(begin)

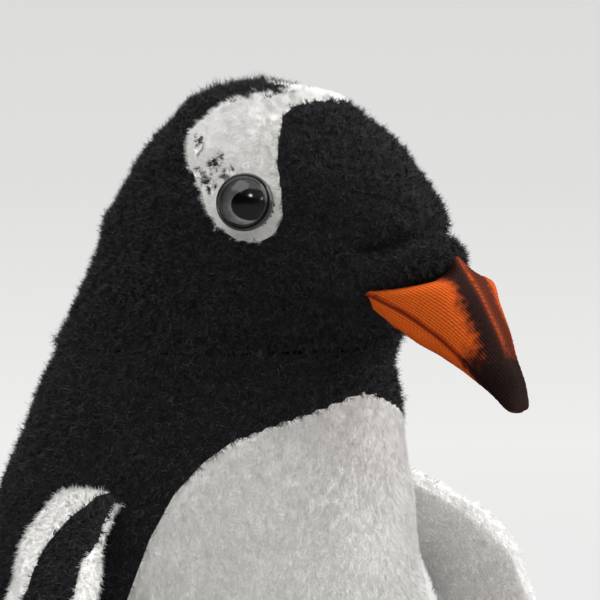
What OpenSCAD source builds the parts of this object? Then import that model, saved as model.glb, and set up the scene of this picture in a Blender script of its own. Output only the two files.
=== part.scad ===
// Plush penguin: sewn cloth panels over stuffing, with two jointed-by-seam flippers,
// a neck that nods, a head that turns, two feet and a tail. The toy stands on z = 0 and faces -Y.

/* [Whole toy] */
// Height from the floor to the crown
toy_height = 300; // [240:10:360]
// Thickness of the plush cloth with its backing
cloth = 1.5; // [1.2:0.1:1.8]
// Thickness of the knitted beak cloth
knit = 0.8; // [0.6:0.1:1]

/* [Eyes] */
// Diameter of the eye dome
eye_d = 12; // [10:0.5:12]
// Diameter of the shank behind the eye
shank_d = 4; // [3:0.5:5]
// Diameter of the washer that locks the shank
washer_d = 12; // [10:0.5:12]

/* [Neck] */
// Level where the torso ends and the neck turns
torso_top = 233; // [232:0.5:234]
// Height of the soft neck disc at its rim
neck_rim = 3.6; // [3:0.2:4]
// Radius of the roll that the head nods on
nod_roll_r = 5.9; // [5:0.1:6]

/* [Flippers] */
// Thickness of a flipper at its thickest
flipper_t = 8; // [6:0.5:9]

/* [Feet and tail] */
// Thickness of a foot at its instep
foot_t = 15; // [12:1:16]
// Thickness of the tail at its root
tail_t = 10; // [8:1:12]

/* [Hidden] */
drawn_height = 300;
unit = toy_height / drawn_height;
fit_gap = 0.3;
seat = 0.05;
filling_gap = 1.4;
black = "#17171a";
white = "#d9d6d0";
filling = "#efe9dc";
orange = "#c4501c";
soot = "#2c1a12";
thread = "#3a3a3c";

// Levels of the neck, from the torso up to the head: the neck rolls on the torso's flat top,
// and the head turns on the neck's flat top
nod_axis_y = -5;
nod_axis_z = torso_top + fit_gap + nod_roll_r;
roll_rise = 2.6;
neck_bottom = nod_axis_z + roll_rise;
neck_top = neck_bottom + neck_rim;
head_bottom = neck_top + 3*fit_gap;

// Horizontal sections of the torso and head:
// height, centre y, half width, depth to the front, depth to the back, squeeze of the front
SECTIONS = [[1.5, 0, 44, 44, 44.5, 0], [12, 1, 52.5, 51.5, 50.5, 0], [30, 2, 58, 57, 54, 0],
            [58, 2.5, 62, 61, 56, 0], [92, 3, 63, 62, 56, 0], [130, 3, 61, 60, 54, 0],
            [165, 3, 56, 54.5, 50.5, 0], [190, 2.5, 51, 49, 46.5, 0], [211, 0, 46, 44.5, 43.5, 0],
            [224, -2, 41.5, 41, 41.5, 0], [236, -4, 37.5, 38, 39, 0],
            [245, -6.5, 34.6, 38, 37.6, 0.05], [253, -10.5, 33, 45, 37.4, 0.25],
            [261, -15, 31.4, 49.5, 38.6, 0.42], [268, -17, 30.8, 45, 38, 0.3],
            [276, -18.6, 30, 36.5, 34.8, 0.12], [284.5, -18.6, 26.8, 28, 29, 0.05],
            [292, -17.4, 19.6, 20, 21.4, 0], [297.4, -15.8, 11.5, 12, 12.6, 0],
            [300, -14.8, 0.2, 0.2, 0.2, 0]];
last = len(SECTIONS) - 1;

// Half angle of the white belly panel against height, 0 degrees being straight ahead
BELLY = [[1.5, 50], [20, 62], [60, 74], [130, 75], [190, 72], [206, 67.5], [215, 63],
         [221.4, 56.5], [225.7, 48.5], [229.6, 32], [233, 10], [234.2, 4]];
// Lower and upper edge of the white bonnet against the angle from straight ahead
BONNET_LOW = [[0, 295.3], [24, 295], [37, 293.9], [47.5, 292.3], [53.5, 288], [57, 282.8],
              [58.5, 277.7], [61, 272.2], [65, 268.5], [69.5, 266.8], [75, 267.4], [81, 270],
              [85, 272.6], [89.5, 277.3], [95, 280.6], [101, 283], [107, 287.6]];
BONNET_HIGH = [[0, 297.9], [9, 298], [34, 296.8], [49, 297], [70, 297.3], [96, 296], [103, 294],
               [107, 291.5], [180, 289]];
bonnet_end = 107;
// Edges of the opening that the beak is sewn into, and the crease above the muzzle
BEAK_TOP = [[0, 262.6], [4, 262], [9, 260.2], [14.5, 259], [26, 257.6], [33, 257]];
BEAK_BOTTOM = [[0, 248], [11, 249.8], [24, 252.7], [33, 256.4]];
CREASE = [[0, 270.3], [23, 268], [40, 265]];
beak_half_angle = 33;
muzzle_half_angle = 40;
muzzle_side_low = 257;
forehead_half_angle = 52;
forehead_side_low = 265.6;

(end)

PROBLEM TO SOLVE ->
Print again each line of the listing above, exactly as it appears.

RESULT OF THIS TASK ->
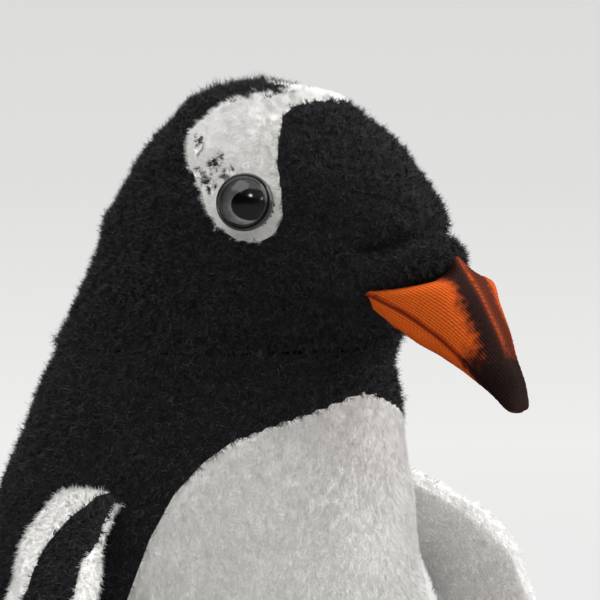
What OpenSCAD source builds the parts of this object? Then import that model, saved as model.glb, and set up the scene of this picture in a Blender script of its own. Output only the two files.
=== part.scad ===
// Plush penguin: sewn cloth panels over stuffing, with two jointed-by-seam flippers,
// a neck that nods, a head that turns, two feet and a tail. The toy stands on z = 0 and faces -Y.

/* [Whole toy] */
// Height from the floor to the crown
toy_height = 300; // [240:10:360]
// Thickness of the plush cloth with its backing
cloth = 1.5; // [1.2:0.1:1.8]
// Thickness of the knitted beak cloth
knit = 0.8; // [0.6:0.1:1]

/* [Eyes] */
// Diameter of the eye dome
eye_d = 12; // [10:0.5:12]
// Diameter of the shank behind the eye
shank_d = 4; // [3:0.5:5]
// Diameter of the washer that locks the shank
washer_d = 12; // [10:0.5:12]

/* [Neck] */
// Level where the torso ends and the neck turns
torso_top = 233; // [232:0.5:234]
// Height of the soft neck disc at its rim
neck_rim = 3.6; // [3:0.2:4]
// Radius of the roll that the head nods on
nod_roll_r = 5.9; // [5:0.1:6]

/* [Flippers] */
// Thickness of a flipper at its thickest
flipper_t = 8; // [6:0.5:9]

/* [Feet and tail] */
// Thickness of a foot at its instep
foot_t = 15; // [12:1:16]
// Thickness of the tail at its root
tail_t = 10; // [8:1:12]

/* [Hidden] */
drawn_height = 300;
unit = toy_height / drawn_height;
fit_gap = 0.3;
seat = 0.05;
filling_gap = 1.4;
black = "#17171a";
white = "#d9d6d0";
filling = "#efe9dc";
orange = "#c4501c";
soot = "#2c1a12";
thread = "#3a3a3c";

// Levels of the neck, from the torso up to the head: the neck rolls on the torso's flat top,
// and the head turns on the neck's flat top
nod_axis_y = -5;
nod_axis_z = torso_top + fit_gap + nod_roll_r;
roll_rise = 2.6;
neck_bottom = nod_axis_z + roll_rise;
neck_top = neck_bottom + neck_rim;
head_bottom = neck_top + 3*fit_gap;

// Horizontal sections of the torso and head:
// height, centre y, half width, depth to the front, depth to the back, squeeze of the front
SECTIONS = [[1.5, 0, 44, 44, 44.5, 0], [12, 1, 52.5, 51.5, 50.5, 0], [30, 2, 58, 57, 54, 0],
            [58, 2.5, 62, 61, 56, 0], [92, 3, 63, 62, 56, 0], [130, 3, 61, 60, 54, 0],
            [165, 3, 56, 54.5, 50.5, 0], [190, 2.5, 51, 49, 46.5, 0], [211, 0, 46, 44.5, 43.5, 0],
            [224, -2, 41.5, 41, 41.5, 0], [236, -4, 37.5, 38, 39, 0],
            [245, -6.5, 34.6, 38, 37.6, 0.05], [253, -10.5, 33, 45, 37.4, 0.25],
            [261, -15, 31.4, 49.5, 38.6, 0.42], [268, -17, 30.8, 45, 38, 0.3],
            [276, -18.6, 30, 36.5, 34.8, 0.12], [284.5, -18.6, 26.8, 28, 29, 0.05],
            [292, -17.4, 19.6, 20, 21.4, 0], [297.4, -15.8, 11.5, 12, 12.6, 0],
            [300, -14.8, 0.2, 0.2, 0.2, 0]];
last = len(SECTIONS) - 1;

// Half angle of the white belly panel against height, 0 degrees being straight ahead
BELLY = [[1.5, 50], [20, 62], [60, 74], [130, 75], [190, 72], [206, 67.5], [215, 63],
         [221.4, 56.5], [225.7, 48.5], [229.6, 32], [233, 10], [234.2, 4]];
// Lower and upper edge of the white bonnet against the angle from straight ahead
BONNET_LOW = [[0, 295.3], [24, 295], [37, 293.9], [47.5, 292.3], [53.5, 288], [57, 282.8],
              [58.5, 277.7], [61, 272.2], [65, 268.5], [69.5, 266.8], [75, 267.4], [81, 270],
              [85, 272.6], [89.5, 277.3], [95, 280.6], [101, 283], [107, 287.6]];
BONNET_HIGH = [[0, 297.9], [9, 298], [34, 296.8], [49, 297], [70, 297.3], [96, 296], [103, 294],
               [107, 291.5], [180, 289]];
bonnet_end = 107;
// Edges of the opening that the beak is sewn into, and the crease above the muzzle
BEAK_TOP = [[0, 262.6], [4, 262], [9, 260.2], [14.5, 259], [26, 257.6], [33, 257]];
BEAK_BOTTOM = [[0, 248], [11, 249.8], [24, 252.7], [33, 256.4]];
CREASE = [[0, 270.3], [23, 268], [40, 265]];
beak_half_angle = 33;
muzzle_half_angle = 40;
muzzle_side_low = 257;
forehead_half_angle = 52;
forehead_side_low = 265.6;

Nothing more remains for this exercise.